Our International Women’s Day event in March celebrated two remarkable black women – Marika Sherwood spoke on Claudia Jones, Communist, feminist, peace activist, orator, journalist, and Peggy Mulongo spoke on her work on women’s rights with the charity NESTAC – New Step for African Community.   A spring series of Invisible Histories started with Trevor Fisher assessing the 1817 March of the Blanketeers and Geoff Andrews on James Klugman.

Social Media:

The Library has over 4,300 Twitter followers, up by just over 1,000 from last year, and over 4,500 Facebook likes, again up by just under 1,000.  Our Instagram account is a more recent innovation, and has getting on for 200 followers.

There were seventeen posts written for the Library blog during the year on a variety of subjects, including highlighting items bought under the HLF Voting for Change project and a variety of book reviews. 


Lorna Easterbrook produced a promotional photo film about the Library for us, at no charge – it is available at https://vimeo.com/170276727 or via our Web site.

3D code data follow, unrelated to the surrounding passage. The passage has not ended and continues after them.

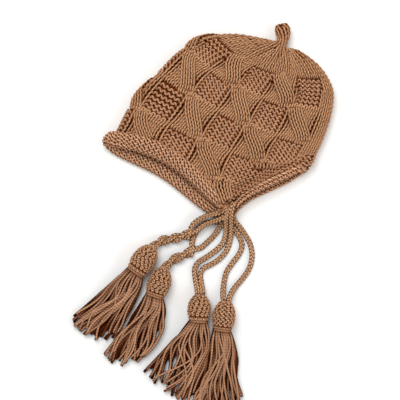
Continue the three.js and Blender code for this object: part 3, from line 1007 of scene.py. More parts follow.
@dataclass
class CrownSurface:
    """The bag's outer face in columns round it, from the brow fold, and rows from its widest patches."""

    columns: int = 72
    # Rows and how far up the bag they lie, in crown rows, at the brow fold, the middle and the nape fold.
    levels: tuple[tuple[float, float, float, float], ...] = (
        (0, 1.5, 1.63, 0.85),
        (8, 2.85, 2.75, 2.3),
        (16, 3.85, 3.95, 3.9),
        (22, 4.9, 5.1, 5.05),
        (26.5, 5.95, 6.05, 6.0),
        (30.4, 6.9, 6.95, 6.9),
    )
    low_row_heights: tuple[float, float, float] = (0.0043, 0.0035, 0.0035)
    wall_samples: int = 240
    chart_levels: int = 49
    chart_shares: int = 721

    def __post_init__(self) -> None:
        """Charts the angle round the bag against the length of yarn round it."""
        self.top = len(CROWN_ROWS)
        self.rows = [level[0] for level in self.levels]
        part = np.linspace(0, 1, self.wall_samples)
        half = math.pi * (part - np.sin(TURN * part) / TURN)
        shares = np.linspace(0, 1, self.chart_shares)
        self.angle_table = np.zeros((self.chart_levels, self.chart_shares))
        for k, level in enumerate(np.linspace(1, self.top, self.chart_levels)):
            angles, reached = [], []
            for wall in range(2):
                angle = half + wall * math.pi
                length = lengths_along(self.wall_points(angle, np.full(len(angle), level)))
                angles.append(angle)
                reached.append(0.5 * (length / length[-1] + wall))
            self.angle_table[k] = np.interp(shares, np.concatenate(reached), np.concatenate(angles))

    def wall_points(self, angle: np.ndarray, level: np.ndarray) -> np.ndarray:
        """Reads the bag in the bonnet's plan.

        Args:
            angle: angles round the bag: the upper wall to pi and the under wall beyond.
            level: how far up the bag, in crown rows.

        Returns:
            The points, shaped (n, 3).
        """
        upper = np.sin(angle) >= 0
        share = fold_share(angle)
        shares = [row[0] for row in MOUTH_POINTS]
        at = np.interp(share, shares, np.arange(len(shares)))
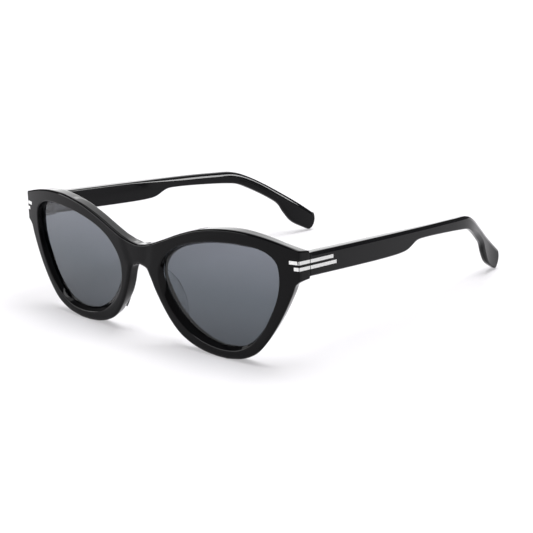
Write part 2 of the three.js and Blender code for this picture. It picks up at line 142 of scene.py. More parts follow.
# rounding of the outer edge: everywhere, what the top adds, what the paddle's underside adds
TEMPLE_WIDE = (0.45, 0.85, 1.4)
TEMPLE_DEEP = (0.4, 0.3, 0.7)
TEMPLE_INNER = (0.7, 0.55)        # rounding of the inner edge, and what the paddle adds
# spans of y over which the paddle, its rounded underside, its tip and the crest set in or end
PADDLE_SPAN = (90, 122)
UNDER_SPAN = ((112, 124), (132, 142))
TIP_SPAN = (140, 146)
CREST_SPAN = (45, 85)

# ---- hinges ----
PIN_X = 63.4
PIN_Y = 6.9
PIN_Z = 38.3
BARREL_R = 1.45
BARREL_CUT = 0.12        # chamfer of the barrels, and of the leaves' edges
KNUCKLE_H = 1.2
KNUCKLE_PITCH = 1.3
FRONT_KNUCKLES = (0, 2, 4)
TEMPLE_KNUCKLES = (1, 3)
LEAF_DEEP = 0.8
LEAF_PROUD = 0.3
LEAF_BITE = 0.1          # how far the bars run into their leaf
FRONT_LEAF_X = (62.0, 65.3)
FRONT_LEAF_Z = (34.9, 41.7)
TEMPLE_LEAF_Y = (8.4, 17.5)
TEMPLE_LEAF_Z = (34.9, 41.0)
NECK_HALF = 1.1
NECK_SHORT = 0.5         # the bars from the front end this far before the pin
ARM_X = 0.4              # the bars from the temple start at this place beside the pin
ARM_Y = (-0.6, 2.5)
ARM_EDGE_Y = 9.0
SCREW_R = 0.62
SCREW_HEAD_R = 1.15
SCREW_HEAD_GAP = 0.06

# ---- nose pads ----
PAD_LOW = 8.0
PAD_HIGH = 28.6
PAD_REACH = 3.9          # how far its middle stands back, beyond PAD_FOOT, the reach of its ends
PAD_FOOT = 0.5
PAD_THICK = (0.5, 0.55)  # half its thickness at the ends, and what its middle adds
PAD_SET = (1.2, 0.9)     # how far it lies outside the nose's edge: at its ends, and more in its middle
PAD_GAP = 0.1
PAD_SPLAY = 0.9          # sideways lean of a pad for each millimetre it stands back
PAD_SKEW = 1.25
PAD_ROWS = 30
PAD_NOSE_X = 20.0
# a pad's section: share of its reach, share of its thickness
PAD_SECTION = [
    (0, -1), (0.3, -1), (0.6, -0.95), (0.82, -0.78), (0.95, -0.45), (1, 0),
    (0.96, 0.4), (0.84, 0.72), (0.62, 0.95), (0.3, 1.05), (0, 1.2), (-0.04, 0.1),
]

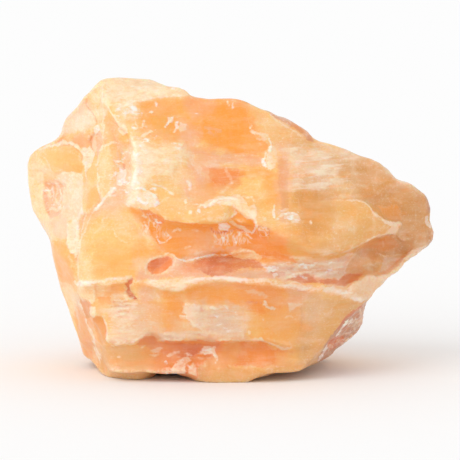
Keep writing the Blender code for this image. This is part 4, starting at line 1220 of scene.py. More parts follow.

We created a publicity leaflet about our Irish collections for the delegate pack of a conference of Irish historians at the Institute of Irish Studies, University of Liverpool in July.

During the period the Library issued 15 press releases, and featured in amongst other places Manchester Evening News and The Skinny, the programme of FC United of Manchester’s home match v Salford City, and on the Web sites of Salford Star, Manchester Wire and Creative Tourist.  On Web site http://mancunion.com in February we were listed in the ‘top five Manchester [sic] libraries you must visit’.



The Trustees wish to record their gratitude to the staff, volunteers, friends and supporters for their invaluable contributions to the Library. They are also grateful to all who contribute financially either individually or through their organisations.

The Trustees wish to restate their determination to ensure the long-term future and continuing development of the Library in accordance with its values and principles and to thwart the establishment’s marginalisation of working class history of struggle.